Task requirements —
In the material below, find each line holding the string "metres" and copy it.

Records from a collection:
________________________
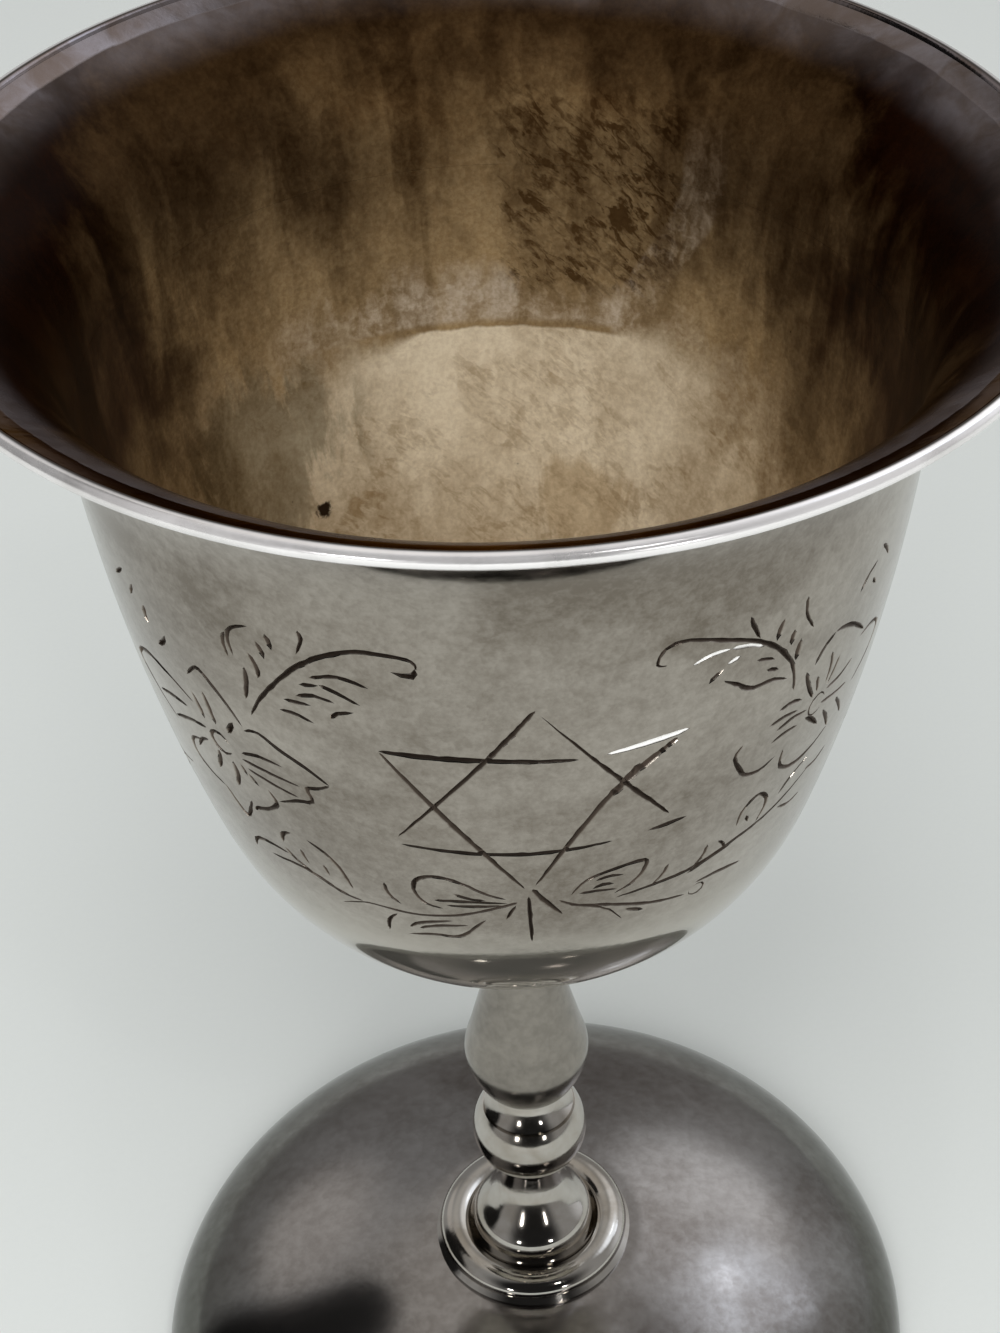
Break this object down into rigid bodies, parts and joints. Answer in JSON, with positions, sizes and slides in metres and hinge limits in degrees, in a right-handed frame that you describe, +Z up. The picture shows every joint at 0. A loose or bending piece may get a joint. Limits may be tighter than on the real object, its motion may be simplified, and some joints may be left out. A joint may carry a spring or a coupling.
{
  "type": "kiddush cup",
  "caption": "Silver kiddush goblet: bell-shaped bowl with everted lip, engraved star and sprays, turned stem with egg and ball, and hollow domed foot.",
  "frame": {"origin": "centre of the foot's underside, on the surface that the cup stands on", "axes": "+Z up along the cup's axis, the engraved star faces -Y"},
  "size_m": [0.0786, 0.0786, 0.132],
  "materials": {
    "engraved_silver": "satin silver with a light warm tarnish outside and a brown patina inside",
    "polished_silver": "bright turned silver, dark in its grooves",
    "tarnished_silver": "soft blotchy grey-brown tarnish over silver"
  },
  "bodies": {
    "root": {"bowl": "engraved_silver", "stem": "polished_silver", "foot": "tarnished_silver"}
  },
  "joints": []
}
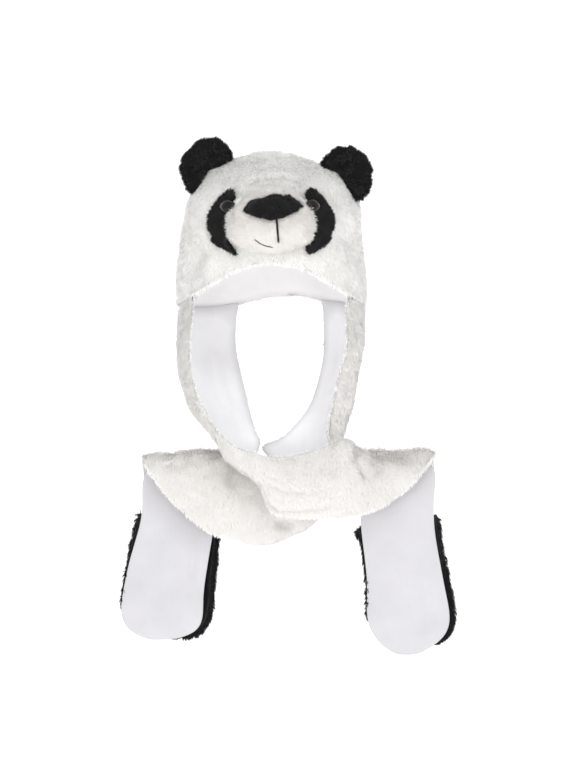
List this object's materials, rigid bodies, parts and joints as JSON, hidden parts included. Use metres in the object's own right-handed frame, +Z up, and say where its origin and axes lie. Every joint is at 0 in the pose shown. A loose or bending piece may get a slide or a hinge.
________________________
Answer to the task —
Break this object down into rigid bodies, parts and joints. Answer in JSON, with positions, sizes and slides in metres and hinge limits in degrees, in a right-handed frame that you describe, +Z up. The picture shows every joint at 0. A loose or bending piece may get a joint. Limits may be tighter than on the real object, its motion may be simplified, and some joints may be left out. A joint may carry a spring or a coupling.
List this object's materials, rigid bodies, parts and joints as JSON, hidden parts included. Use metres in the object's own right-handed frame, +Z up, and say where its origin and axes lie. Every joint is at 0 in the pose shown. A loose or bending piece may get a slide or a hinge.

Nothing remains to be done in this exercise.